**Set exercise**
For each line in the data below that holds "pose", return a copy.

[start of Data supplied]

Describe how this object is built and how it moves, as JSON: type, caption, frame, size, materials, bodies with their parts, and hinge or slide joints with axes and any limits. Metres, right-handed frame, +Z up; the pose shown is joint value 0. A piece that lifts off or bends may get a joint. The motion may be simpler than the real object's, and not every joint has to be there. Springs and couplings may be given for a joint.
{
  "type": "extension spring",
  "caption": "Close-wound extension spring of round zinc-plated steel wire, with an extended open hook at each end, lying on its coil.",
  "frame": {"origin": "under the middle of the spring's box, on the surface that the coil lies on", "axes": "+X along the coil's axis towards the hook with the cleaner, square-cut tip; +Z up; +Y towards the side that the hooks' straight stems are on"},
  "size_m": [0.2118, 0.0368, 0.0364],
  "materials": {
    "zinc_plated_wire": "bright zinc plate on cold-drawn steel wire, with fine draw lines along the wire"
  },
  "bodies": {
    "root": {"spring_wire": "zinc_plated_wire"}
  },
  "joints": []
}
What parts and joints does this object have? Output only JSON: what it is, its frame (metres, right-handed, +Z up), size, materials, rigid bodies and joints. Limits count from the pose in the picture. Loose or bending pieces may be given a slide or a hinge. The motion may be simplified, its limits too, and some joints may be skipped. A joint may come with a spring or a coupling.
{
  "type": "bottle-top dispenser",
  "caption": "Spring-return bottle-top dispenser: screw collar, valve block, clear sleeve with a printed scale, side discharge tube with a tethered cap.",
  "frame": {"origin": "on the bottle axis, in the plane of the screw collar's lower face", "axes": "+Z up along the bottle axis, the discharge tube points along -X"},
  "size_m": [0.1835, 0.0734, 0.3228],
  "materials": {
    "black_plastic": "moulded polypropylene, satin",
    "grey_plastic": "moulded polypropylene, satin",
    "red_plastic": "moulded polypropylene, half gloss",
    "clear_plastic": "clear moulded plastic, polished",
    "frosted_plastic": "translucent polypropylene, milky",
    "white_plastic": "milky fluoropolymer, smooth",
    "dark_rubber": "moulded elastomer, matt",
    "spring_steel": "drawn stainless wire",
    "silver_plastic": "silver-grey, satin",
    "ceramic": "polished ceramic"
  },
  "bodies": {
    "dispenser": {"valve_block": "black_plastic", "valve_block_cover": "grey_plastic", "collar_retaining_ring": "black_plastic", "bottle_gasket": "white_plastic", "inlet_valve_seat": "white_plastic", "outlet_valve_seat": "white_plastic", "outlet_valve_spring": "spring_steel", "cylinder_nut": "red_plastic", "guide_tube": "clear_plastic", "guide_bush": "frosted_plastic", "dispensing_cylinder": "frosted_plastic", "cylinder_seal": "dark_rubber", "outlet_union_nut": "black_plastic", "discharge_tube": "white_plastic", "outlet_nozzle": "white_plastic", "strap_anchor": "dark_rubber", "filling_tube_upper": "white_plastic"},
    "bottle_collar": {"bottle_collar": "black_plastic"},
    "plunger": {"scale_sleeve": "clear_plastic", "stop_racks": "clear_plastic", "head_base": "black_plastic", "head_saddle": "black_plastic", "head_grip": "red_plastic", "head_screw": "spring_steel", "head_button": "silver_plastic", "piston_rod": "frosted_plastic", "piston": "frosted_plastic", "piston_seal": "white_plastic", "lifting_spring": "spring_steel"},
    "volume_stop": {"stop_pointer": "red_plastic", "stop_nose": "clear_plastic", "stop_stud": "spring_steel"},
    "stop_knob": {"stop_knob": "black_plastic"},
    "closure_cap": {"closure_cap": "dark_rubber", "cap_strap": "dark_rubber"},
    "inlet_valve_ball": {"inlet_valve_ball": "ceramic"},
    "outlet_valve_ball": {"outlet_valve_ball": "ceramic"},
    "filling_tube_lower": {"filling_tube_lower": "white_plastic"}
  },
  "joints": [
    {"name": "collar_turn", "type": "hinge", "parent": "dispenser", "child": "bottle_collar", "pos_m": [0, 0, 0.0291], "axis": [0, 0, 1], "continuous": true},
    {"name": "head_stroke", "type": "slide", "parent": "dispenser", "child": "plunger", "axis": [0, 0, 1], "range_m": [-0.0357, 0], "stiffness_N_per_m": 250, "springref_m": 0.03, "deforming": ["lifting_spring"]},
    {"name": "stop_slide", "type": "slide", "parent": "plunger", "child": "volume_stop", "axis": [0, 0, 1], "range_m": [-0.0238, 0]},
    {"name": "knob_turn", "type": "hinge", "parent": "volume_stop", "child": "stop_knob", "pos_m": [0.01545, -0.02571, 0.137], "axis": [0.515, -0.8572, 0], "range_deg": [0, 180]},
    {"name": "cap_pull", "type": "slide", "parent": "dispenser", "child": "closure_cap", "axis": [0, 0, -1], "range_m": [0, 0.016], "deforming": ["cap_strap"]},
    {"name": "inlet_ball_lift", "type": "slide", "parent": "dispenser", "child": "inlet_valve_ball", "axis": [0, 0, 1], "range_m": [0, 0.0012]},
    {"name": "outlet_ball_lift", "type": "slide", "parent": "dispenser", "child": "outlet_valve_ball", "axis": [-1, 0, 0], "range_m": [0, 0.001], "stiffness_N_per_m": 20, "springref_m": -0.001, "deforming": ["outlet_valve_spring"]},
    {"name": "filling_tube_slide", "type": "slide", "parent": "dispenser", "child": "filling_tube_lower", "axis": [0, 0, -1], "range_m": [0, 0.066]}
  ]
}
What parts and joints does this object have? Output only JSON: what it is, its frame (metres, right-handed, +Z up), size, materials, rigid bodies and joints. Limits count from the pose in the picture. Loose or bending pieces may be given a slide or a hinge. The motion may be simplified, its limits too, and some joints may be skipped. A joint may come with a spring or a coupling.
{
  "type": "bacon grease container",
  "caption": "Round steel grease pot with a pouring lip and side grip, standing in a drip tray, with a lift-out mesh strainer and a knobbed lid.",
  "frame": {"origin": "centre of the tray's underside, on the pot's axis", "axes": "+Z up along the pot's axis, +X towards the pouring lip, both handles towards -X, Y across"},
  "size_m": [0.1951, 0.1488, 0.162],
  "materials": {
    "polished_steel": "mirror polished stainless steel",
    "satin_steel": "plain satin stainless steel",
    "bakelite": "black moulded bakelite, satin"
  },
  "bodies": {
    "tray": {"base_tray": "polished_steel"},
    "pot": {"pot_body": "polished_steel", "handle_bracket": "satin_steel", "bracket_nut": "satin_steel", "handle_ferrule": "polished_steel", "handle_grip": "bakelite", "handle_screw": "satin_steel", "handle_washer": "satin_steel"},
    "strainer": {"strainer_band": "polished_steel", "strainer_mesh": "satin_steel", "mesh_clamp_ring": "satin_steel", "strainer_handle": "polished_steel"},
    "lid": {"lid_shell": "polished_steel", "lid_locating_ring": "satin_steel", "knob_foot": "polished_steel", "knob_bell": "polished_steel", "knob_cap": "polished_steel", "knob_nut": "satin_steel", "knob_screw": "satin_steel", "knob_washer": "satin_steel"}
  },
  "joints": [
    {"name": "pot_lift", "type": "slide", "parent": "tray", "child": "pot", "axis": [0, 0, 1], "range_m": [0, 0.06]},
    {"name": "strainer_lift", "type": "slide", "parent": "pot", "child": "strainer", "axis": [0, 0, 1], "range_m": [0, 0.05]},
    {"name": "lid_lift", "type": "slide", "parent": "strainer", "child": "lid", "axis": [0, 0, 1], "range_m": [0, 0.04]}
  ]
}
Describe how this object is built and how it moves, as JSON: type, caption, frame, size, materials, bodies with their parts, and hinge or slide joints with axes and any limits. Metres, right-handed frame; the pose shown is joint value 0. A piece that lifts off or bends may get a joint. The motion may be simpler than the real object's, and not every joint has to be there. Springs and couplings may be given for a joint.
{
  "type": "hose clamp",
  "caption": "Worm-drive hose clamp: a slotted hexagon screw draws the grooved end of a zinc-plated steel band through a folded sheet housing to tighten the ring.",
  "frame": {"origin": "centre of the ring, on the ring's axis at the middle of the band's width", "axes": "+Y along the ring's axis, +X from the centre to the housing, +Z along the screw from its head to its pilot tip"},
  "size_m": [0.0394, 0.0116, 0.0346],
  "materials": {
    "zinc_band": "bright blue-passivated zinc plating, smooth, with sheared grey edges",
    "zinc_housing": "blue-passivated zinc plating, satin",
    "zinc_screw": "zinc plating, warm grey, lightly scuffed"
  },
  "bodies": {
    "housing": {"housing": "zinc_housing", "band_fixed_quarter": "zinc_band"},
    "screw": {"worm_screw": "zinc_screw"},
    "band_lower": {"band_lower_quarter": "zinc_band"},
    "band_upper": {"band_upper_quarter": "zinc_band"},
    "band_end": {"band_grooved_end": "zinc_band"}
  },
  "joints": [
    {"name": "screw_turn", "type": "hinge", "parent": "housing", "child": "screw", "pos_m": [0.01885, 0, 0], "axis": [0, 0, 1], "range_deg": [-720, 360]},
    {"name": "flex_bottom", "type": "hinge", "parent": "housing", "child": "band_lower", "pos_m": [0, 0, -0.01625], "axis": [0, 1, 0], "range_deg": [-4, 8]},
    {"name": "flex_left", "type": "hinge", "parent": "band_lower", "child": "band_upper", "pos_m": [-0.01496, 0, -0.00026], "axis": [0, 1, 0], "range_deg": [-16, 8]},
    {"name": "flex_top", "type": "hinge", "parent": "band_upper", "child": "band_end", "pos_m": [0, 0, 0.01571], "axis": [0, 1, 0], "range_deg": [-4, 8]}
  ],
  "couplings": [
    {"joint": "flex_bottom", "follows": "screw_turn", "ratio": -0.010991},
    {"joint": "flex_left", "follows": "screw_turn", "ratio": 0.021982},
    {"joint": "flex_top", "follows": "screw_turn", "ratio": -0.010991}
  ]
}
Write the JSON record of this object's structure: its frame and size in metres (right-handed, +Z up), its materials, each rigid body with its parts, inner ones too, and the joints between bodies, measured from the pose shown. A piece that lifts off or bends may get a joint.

[end of Data supplied]

**Answer to the problem**
Describe how this object is built and how it moves, as JSON: type, caption, frame, size, materials, bodies with their parts, and hinge or slide joints with axes and any limits. Metres, right-handed frame, +Z up; the pose shown is joint value 0. A piece that lifts off or bends may get a joint. The motion may be simpler than the real object's, and not every joint has to be there. Springs and couplings may be given for a joint.
What parts and joints does this object have? Output only JSON: what it is, its frame (metres, right-handed, +Z up), size, materials, rigid bodies and joints. Limits count from the pose in the picture. Loose or bending pieces may be given a slide or a hinge. The motion may be simplified, its limits too, and some joints may be skipped. A joint may come with a spring or a coupling.
What parts and joints does this object have? Output only JSON: what it is, its frame (metres, right-handed, +Z up), size, materials, rigid bodies and joints. Limits count from the pose in the picture. Loose or bending pieces may be given a slide or a hinge. The motion may be simplified, its limits too, and some joints may be skipped. A joint may come with a spring or a coupling.
Describe how this object is built and how it moves, as JSON: type, caption, frame, size, materials, bodies with their parts, and hinge or slide joints with axes and any limits. Metres, right-handed frame; the pose shown is joint value 0. A piece that lifts off or bends may get a joint. The motion may be simpler than the real object's, and not every joint has to be there. Springs and couplings may be given for a joint.
Write the JSON record of this object's structure: its frame and size in metres (right-handed, +Z up), its materials, each rigid body with its parts, inner ones too, and the joints between bodies, measured from the pose shown. A piece that lifts off or bends may get a joint.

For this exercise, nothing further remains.